OBJECTIVE >>
Reproduce the span that opens at the line containing "doc.recompute()" and closes at the line containing "# ---- camera: a", both lines included, without alteration and without any other line.
• • • • •
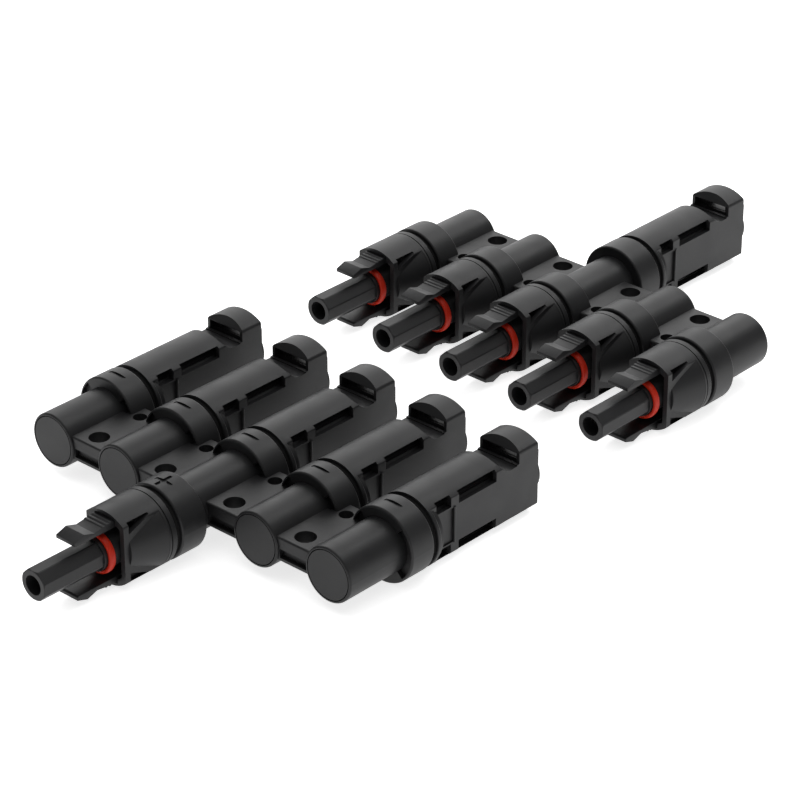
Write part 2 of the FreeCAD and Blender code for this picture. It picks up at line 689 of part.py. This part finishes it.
# plug block, turned to face the socket block
place("plug_block_body", body, PLUG_BLOCK, turned=True)
place("plug_block_end_caps", end_caps, PLUG_BLOCK, turned=True)
place("plug_block_busbar", busbar, PLUG_BLOCK, turned=True)
place_gaskets("plug_block_gaskets", PLUG_OUTLETS, PLUG_LEAD, True)
for number, n in enumerate(OUTLETS, start=1):
    place("plug_housing_%d" % number, plug_housing, PLUG_OUTLETS, n, True)
    place("plug_contact_%d" % number, contact, PLUG_OUTLETS, n, True)
    place("plug_oring_%d" % number, oring, PLUG_OUTLETS, n, True)
    place("plug_finger_upper_%d" % number, finger_upper, PLUG_OUTLETS, n, True)
    place("plug_finger_lower_%d" % number, finger_lower, PLUG_OUTLETS, n, True)
place("lead_socket_shell", shell, PLUG_LEAD)
place("lead_socket_pin", lead_pin, PLUG_LEAD)

doc.recompute()
failed = [item.Label for item in doc.Objects if {"Invalid", "Error"} & set(item.State)]
if failed:
    raise RuntimeError("these objects failed: %s" % failed)
for item in nodes:
    if item.Shape.isNull() or not item.Shape.isValid() or not item.Shape.Solids:
        raise RuntimeError("%s has no valid solid" % item.Label)

os.makedirs("parts", exist_ok=True)
for item in nodes:
    item.Shape.exportStep("parts/%s.step" % item.Label)
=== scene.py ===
import json
import math

import bmesh
import bpy
from mathutils import Matrix, Vector


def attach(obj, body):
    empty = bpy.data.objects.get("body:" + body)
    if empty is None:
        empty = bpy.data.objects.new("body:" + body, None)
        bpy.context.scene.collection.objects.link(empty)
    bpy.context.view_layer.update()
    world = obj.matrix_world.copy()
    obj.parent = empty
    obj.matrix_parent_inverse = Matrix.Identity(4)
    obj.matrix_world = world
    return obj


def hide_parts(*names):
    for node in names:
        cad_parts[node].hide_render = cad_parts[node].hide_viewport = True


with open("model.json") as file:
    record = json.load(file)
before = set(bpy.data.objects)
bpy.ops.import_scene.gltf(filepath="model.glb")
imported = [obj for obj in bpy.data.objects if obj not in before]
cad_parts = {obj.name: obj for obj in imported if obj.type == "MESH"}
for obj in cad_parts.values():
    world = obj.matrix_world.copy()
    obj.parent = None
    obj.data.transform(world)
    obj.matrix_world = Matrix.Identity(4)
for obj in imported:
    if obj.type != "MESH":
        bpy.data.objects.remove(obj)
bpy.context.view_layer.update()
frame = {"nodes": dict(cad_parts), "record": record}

MM = 0.001


# ---- camera: a long lens, looking down on the pair across its socket block ----

CAMERA_AIM = Vector((14.57, -21.51, 19.6)) * MM
CAMERA_DISTANCE = 790.5 * MM
CAMERA_AZIMUTH = math.radians(42.37)
CAMERA_ELEVATION = math.radians(28.72)
CAMERA_LENS_MM = 146.9
CAMERA_SENSOR_MM = 36.0


def make_camera():
    data = bpy.data.cameras.new("camera")
    data.lens = CAMERA_LENS_MM
    data.sensor_width = CAMERA_SENSOR_MM
    data.clip_start = 0.05
    data.clip_end = 20.0
    camera = bpy.data.objects.new("camera", data)
    bpy.context.scene.collection.objects.link(camera)
    back = Vector((math.sin(CAMERA_AZIMUTH) * math.cos(CAMERA_ELEVATION),
                   -math.cos(CAMERA_AZIMUTH) * math.cos(CAMERA_ELEVATION),
                   math.sin(CAMERA_ELEVATION)))
    camera.location = CAMERA_AIM + back * CAMERA_DISTANCE
    camera.rotation_euler = back.to_track_quat("Z", "Y").to_euler()
    bpy.context.scene.camera = camera


# ---- materials ----

def linear(hex_colour):
    """sRGB hex, such as "3a3a3b", as linear RGBA."""
    channels = [int(hex_colour[i:i + 2], 16) / 255 for i in (0, 2, 4)]
    return tuple(c / 12.92 if c <= 0.04045 else ((c + 0.055) / 1.055) ** 2.4 for c in channels) + (1.0,)


def add_node(tree, kind, inputs=None, **settings):
    """Add a node, set its properties, and set or link its inputs."""
    node = tree.nodes.new(kind)
    for name, value in settings.items():
        setattr(node, name, value)
    for name, value in (inputs or {}).items():
        if isinstance(value, bpy.types.NodeSocket):
            tree.links.new(value, node.inputs[name])
        else:
            node.inputs[name].default_value = value
    return node


def new_material(name):
    material = bpy.data.materials.new(name)
    material.use_nodes = True
    tree = material.node_tree
    tree.nodes.clear()
    return material, tree


def finish_material(tree, shader):
    add_node(tree, "ShaderNodeOutputMaterial", {"Surface": shader.outputs["BSDF"]})


def patterns(tree, grain_mm, cloud_mm):
    """Fine grain and soft clouds in the object's own millimetres, each from 0 to 1."""
    place = add_node(tree, "ShaderNodeTexCoord").outputs["Object"]
    grain = add_node(tree, "ShaderNodeTexNoise",
                     {"Vector": place, "Scale": 1 / (grain_mm * MM), "Detail": 3.0, "Roughness": 0.62})
    clouds = add_node(tree, "ShaderNodeTexNoise",
                      {"Vector": place, "Scale": 1 / (cloud_mm * MM), "Detail": 4.0, "Roughness": 0.55,
                       "Distortion": 0.6})
    return grain.outputs["Fac"], clouds.outputs["Fac"]


def between(tree, pattern, low, high):
    """Stretch the middle of a noise pattern over a range of values."""
    return add_node(tree, "ShaderNodeMapRange", {"Value": pattern, "From Min": 0.32, "From Max": 0.68,
                                                 "To Min": low, "To Max": high}).outputs["Result"]


def mix_colours(tree, pattern, dark, light):
    mix = add_node(tree, "ShaderNodeMix", {"Factor": pattern}, data_type="RGBA")
    mix.inputs["A"].default_value = linear(dark)
    mix.inputs["B"].default_value = linear(light)
    return mix.outputs["Result"]


def bump(tree, pattern, height_mm, strength):
    return add_node(tree, "ShaderNodeBump", {"Height": pattern, "Strength": strength,
                                             "Distance": height_mm * MM}).outputs["Normal"]


def moulded_nylon(name, dark, light, roughness, grain_mm, grain_height_mm):
    """Glass-filled black nylon as it leaves a spark-eroded mould: a fine even grain that turns the
    highlights satin, with faint cloudy flow marks that change the tone and the gloss a little."""
    material, tree = new_material(name)
    grain, clouds = patterns(tree, grain_mm, 9.0)
    shader = add_node(tree, "ShaderNodeBsdfPrincipled", {
        "Base Color": mix_colours(tree, clouds, dark, light),
        "Roughness": between(tree, clouds, roughness - 0.03, roughness + 0.05),
        "IOR": 1.5, "Specular IOR Level": 0.3, "Normal": bump(tree, grain, grain_height_mm, 0.3)})
    finish_material(tree, shader)
    return material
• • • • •
TASK ANSWER >>
doc.recompute()
failed = [item.Label for item in doc.Objects if {"Invalid", "Error"} & set(item.State)]
if failed:
    raise RuntimeError("these objects failed: %s" % failed)
for item in nodes:
    if item.Shape.isNull() or not item.Shape.isValid() or not item.Shape.Solids:
        raise RuntimeError("%s has no valid solid" % item.Label)

os.makedirs("parts", exist_ok=True)
for item in nodes:
    item.Shape.exportStep("parts/%s.step" % item.Label)
=== scene.py ===
import json
import math

import bmesh
import bpy
from mathutils import Matrix, Vector


def attach(obj, body):
    empty = bpy.data.objects.get("body:" + body)
    if empty is None:
        empty = bpy.data.objects.new("body:" + body, None)
        bpy.context.scene.collection.objects.link(empty)
    bpy.context.view_layer.update()
    world = obj.matrix_world.copy()
    obj.parent = empty
    obj.matrix_parent_inverse = Matrix.Identity(4)
    obj.matrix_world = world
    return obj


def hide_parts(*names):
    for node in names:
        cad_parts[node].hide_render = cad_parts[node].hide_viewport = True


with open("model.json") as file:
    record = json.load(file)
before = set(bpy.data.objects)
bpy.ops.import_scene.gltf(filepath="model.glb")
imported = [obj for obj in bpy.data.objects if obj not in before]
cad_parts = {obj.name: obj for obj in imported if obj.type == "MESH"}
for obj in cad_parts.values():
    world = obj.matrix_world.copy()
    obj.parent = None
    obj.data.transform(world)
    obj.matrix_world = Matrix.Identity(4)
for obj in imported:
    if obj.type != "MESH":
        bpy.data.objects.remove(obj)
bpy.context.view_layer.update()
frame = {"nodes": dict(cad_parts), "record": record}

MM = 0.001


# ---- camera: a long lens, looking down on the pair across its socket block ----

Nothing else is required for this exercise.